WHAT THE TASK ASKS – Determine how many lines below hold the string "picture". Reply with the number alone.

ROWS –
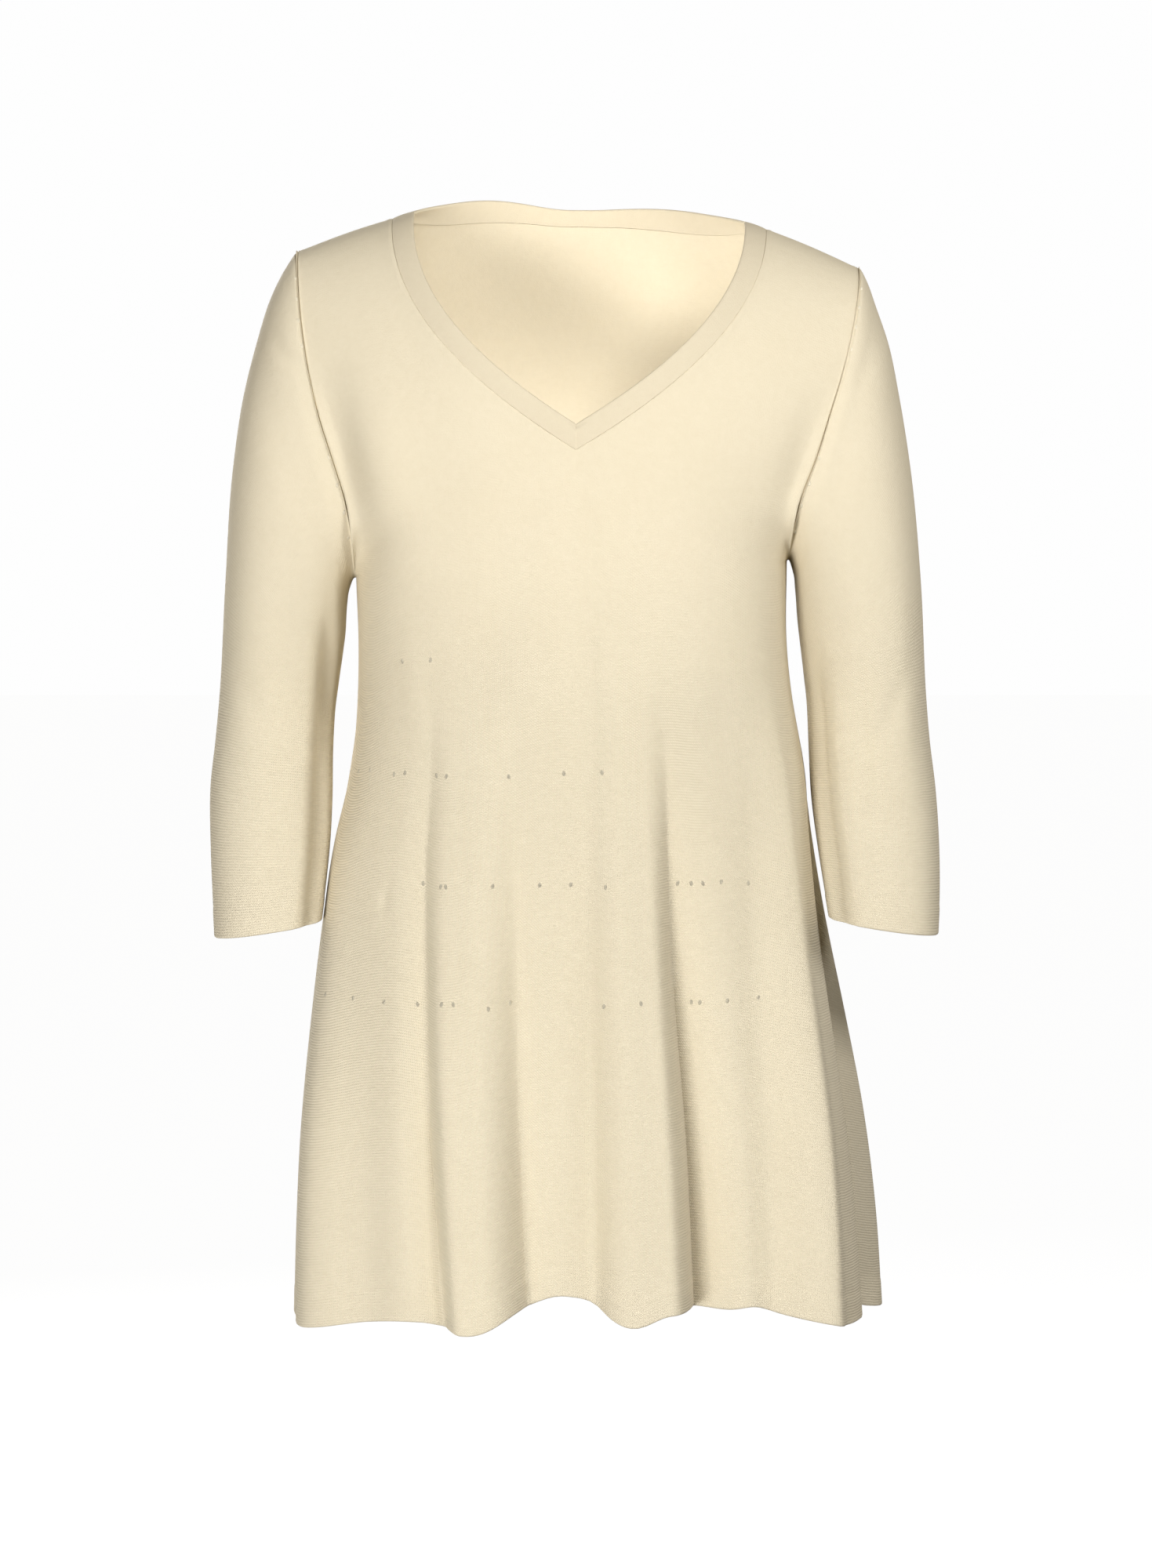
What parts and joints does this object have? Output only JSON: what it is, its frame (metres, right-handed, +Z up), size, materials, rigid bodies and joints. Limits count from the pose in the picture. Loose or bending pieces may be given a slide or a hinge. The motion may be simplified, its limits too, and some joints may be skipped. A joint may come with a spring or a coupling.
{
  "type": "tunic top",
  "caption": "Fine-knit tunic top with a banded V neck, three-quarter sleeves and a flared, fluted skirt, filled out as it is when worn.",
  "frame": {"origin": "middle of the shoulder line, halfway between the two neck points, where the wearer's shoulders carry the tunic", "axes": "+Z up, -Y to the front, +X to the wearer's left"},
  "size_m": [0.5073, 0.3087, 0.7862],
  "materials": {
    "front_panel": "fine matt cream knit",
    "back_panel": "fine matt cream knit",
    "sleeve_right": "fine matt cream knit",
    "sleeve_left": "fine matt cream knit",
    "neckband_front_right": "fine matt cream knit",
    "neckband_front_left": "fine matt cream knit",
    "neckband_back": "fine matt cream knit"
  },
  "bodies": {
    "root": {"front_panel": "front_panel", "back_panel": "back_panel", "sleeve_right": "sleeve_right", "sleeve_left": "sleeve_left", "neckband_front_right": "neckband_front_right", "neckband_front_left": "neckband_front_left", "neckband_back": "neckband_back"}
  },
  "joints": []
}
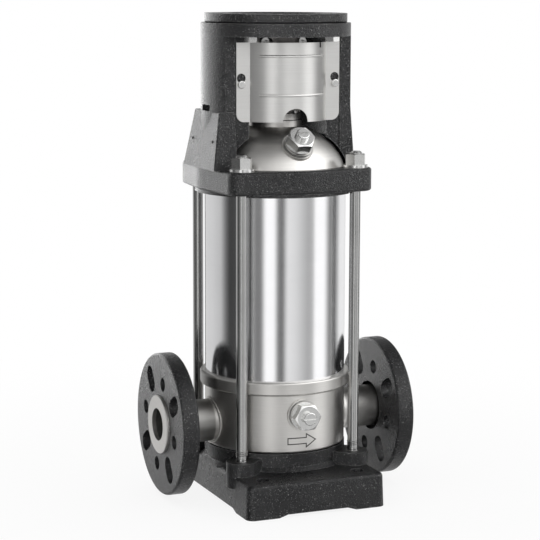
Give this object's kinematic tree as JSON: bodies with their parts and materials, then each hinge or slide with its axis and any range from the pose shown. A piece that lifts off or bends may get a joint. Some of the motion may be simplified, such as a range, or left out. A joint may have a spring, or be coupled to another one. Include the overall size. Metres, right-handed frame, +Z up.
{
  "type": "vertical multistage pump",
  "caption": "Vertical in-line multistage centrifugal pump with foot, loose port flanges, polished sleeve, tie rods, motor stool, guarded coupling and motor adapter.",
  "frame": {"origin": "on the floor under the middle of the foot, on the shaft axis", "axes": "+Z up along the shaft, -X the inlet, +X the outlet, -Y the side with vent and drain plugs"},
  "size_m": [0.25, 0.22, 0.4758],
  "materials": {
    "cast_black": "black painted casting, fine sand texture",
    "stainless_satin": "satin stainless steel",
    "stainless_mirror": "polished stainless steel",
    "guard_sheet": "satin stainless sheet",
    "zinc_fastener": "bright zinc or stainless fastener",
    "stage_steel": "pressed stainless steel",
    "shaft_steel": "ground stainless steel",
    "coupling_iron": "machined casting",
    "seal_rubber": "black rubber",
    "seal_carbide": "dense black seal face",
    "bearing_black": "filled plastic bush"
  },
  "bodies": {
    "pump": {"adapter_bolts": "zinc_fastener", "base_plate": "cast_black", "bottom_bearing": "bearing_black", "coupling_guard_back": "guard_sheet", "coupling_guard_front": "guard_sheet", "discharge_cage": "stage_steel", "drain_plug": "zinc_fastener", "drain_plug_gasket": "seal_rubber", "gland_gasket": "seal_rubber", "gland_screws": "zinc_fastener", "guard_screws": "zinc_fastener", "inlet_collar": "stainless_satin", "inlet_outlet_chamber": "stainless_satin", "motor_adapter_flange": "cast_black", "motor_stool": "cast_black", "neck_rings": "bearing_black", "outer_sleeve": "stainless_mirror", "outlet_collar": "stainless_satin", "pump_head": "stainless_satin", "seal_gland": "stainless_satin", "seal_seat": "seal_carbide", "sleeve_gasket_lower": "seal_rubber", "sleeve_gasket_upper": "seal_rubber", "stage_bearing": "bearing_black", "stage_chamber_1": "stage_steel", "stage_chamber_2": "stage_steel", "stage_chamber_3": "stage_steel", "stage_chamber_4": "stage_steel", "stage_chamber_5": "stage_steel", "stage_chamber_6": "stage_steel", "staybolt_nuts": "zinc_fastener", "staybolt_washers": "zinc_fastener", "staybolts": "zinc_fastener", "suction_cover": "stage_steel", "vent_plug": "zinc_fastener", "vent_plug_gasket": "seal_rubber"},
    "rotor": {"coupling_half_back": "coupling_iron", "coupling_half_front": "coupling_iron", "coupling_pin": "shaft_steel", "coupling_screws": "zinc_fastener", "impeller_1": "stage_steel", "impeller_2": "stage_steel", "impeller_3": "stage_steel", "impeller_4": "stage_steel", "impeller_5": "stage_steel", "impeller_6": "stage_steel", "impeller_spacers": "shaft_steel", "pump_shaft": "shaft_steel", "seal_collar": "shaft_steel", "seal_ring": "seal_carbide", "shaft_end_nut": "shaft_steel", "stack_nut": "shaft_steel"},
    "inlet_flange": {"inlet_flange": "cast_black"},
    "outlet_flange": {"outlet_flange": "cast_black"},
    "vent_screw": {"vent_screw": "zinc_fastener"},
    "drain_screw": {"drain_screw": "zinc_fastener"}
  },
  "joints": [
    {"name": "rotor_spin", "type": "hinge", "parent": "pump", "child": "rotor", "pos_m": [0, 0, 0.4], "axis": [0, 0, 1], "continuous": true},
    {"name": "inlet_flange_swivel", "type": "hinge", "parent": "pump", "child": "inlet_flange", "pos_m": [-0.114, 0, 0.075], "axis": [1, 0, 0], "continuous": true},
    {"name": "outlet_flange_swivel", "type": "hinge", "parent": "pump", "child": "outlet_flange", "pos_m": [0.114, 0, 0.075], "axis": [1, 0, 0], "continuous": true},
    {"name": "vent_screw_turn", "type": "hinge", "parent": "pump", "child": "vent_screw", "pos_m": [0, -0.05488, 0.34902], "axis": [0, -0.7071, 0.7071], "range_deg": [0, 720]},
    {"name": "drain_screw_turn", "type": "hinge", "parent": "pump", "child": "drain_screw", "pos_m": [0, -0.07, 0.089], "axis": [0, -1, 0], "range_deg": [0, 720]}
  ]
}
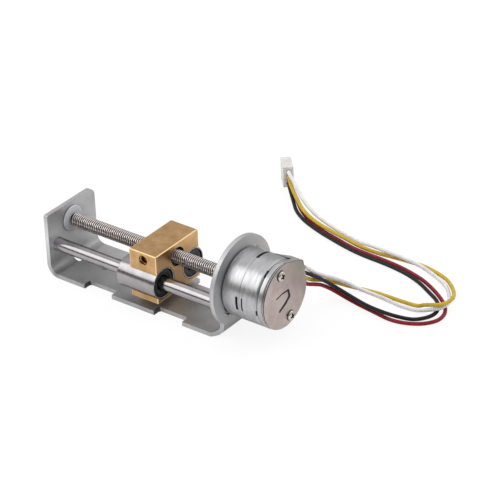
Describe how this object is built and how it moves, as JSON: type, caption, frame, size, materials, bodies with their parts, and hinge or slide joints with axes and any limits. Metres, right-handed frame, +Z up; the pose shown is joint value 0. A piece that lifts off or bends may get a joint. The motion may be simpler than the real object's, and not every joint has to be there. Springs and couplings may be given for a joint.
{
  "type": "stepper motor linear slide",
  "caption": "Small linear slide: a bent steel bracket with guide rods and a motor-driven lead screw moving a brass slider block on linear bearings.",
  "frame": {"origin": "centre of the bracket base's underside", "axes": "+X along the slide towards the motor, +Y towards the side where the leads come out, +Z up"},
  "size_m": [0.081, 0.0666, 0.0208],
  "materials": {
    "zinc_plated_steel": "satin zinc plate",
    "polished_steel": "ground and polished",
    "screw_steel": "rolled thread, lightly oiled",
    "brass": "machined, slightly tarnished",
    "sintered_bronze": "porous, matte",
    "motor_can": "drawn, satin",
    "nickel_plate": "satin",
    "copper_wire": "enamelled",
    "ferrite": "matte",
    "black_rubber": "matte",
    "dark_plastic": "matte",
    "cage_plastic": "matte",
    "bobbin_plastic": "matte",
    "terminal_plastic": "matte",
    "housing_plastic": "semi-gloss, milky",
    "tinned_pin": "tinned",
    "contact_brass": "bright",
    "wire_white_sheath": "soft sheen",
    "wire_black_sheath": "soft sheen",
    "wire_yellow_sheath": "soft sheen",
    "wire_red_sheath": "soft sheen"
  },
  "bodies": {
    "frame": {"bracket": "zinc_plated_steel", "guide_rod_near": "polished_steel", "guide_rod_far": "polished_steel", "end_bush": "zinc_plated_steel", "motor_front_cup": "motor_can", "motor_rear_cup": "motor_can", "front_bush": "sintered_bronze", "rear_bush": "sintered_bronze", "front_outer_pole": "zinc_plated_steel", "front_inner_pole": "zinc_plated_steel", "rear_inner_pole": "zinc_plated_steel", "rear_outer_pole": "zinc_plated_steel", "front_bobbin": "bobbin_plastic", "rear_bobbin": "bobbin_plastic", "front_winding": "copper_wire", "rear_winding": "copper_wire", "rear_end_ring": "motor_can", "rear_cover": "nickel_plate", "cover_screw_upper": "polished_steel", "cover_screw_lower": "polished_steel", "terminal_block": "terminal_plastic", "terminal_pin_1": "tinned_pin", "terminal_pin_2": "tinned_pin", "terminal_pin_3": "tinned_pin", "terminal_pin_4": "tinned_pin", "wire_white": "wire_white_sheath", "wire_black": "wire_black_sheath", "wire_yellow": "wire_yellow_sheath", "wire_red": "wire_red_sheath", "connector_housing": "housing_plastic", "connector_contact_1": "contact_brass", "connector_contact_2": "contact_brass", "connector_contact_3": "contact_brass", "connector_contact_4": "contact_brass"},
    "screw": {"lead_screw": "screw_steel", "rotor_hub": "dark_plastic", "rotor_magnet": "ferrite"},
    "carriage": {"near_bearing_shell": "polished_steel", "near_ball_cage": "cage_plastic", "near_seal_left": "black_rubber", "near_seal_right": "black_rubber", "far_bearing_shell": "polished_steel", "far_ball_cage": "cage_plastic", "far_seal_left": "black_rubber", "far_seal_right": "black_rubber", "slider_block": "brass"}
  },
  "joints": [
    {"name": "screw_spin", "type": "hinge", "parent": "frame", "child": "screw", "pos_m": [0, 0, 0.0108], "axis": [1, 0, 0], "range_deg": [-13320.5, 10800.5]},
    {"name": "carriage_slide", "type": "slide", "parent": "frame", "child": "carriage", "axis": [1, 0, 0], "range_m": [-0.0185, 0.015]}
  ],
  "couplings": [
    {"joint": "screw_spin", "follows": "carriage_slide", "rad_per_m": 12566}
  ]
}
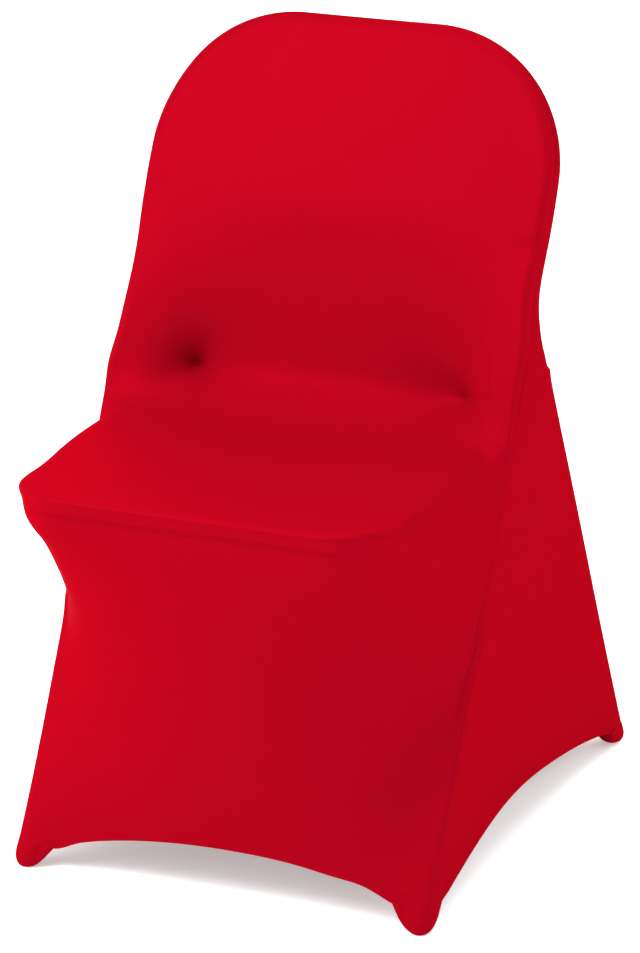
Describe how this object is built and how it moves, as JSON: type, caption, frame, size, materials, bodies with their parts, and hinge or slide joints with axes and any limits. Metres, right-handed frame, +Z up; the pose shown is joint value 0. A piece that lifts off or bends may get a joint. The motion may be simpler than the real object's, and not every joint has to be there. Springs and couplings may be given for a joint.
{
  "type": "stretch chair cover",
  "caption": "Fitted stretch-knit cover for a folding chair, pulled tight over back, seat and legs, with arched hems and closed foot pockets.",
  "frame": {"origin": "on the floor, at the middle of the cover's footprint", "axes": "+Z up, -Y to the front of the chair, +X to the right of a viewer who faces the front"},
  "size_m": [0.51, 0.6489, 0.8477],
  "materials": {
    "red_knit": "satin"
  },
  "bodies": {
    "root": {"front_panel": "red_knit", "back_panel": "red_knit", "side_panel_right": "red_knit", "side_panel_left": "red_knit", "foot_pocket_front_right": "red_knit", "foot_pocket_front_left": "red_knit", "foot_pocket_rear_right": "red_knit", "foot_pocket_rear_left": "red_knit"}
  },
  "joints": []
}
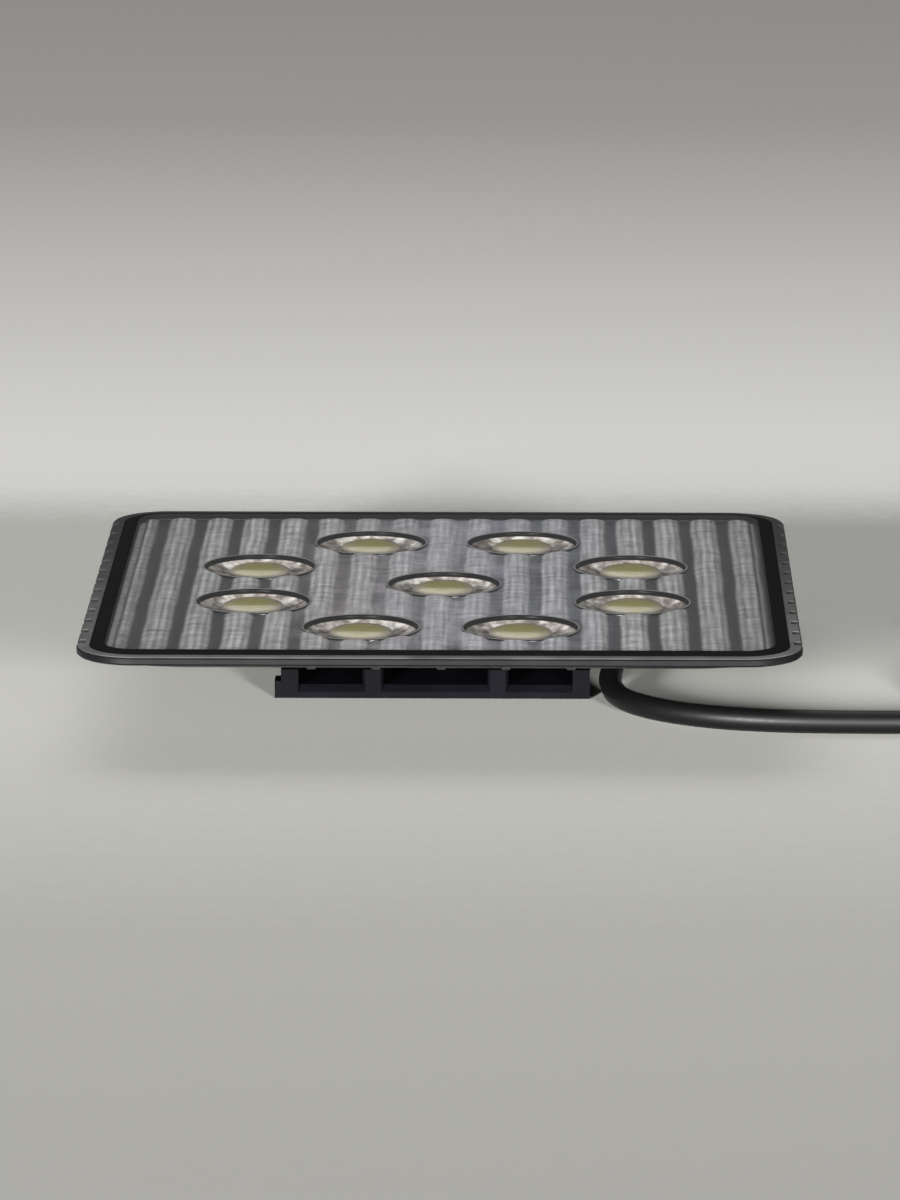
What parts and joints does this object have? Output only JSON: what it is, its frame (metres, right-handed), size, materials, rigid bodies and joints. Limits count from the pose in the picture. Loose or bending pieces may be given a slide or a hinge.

COMPLETED TASK – 2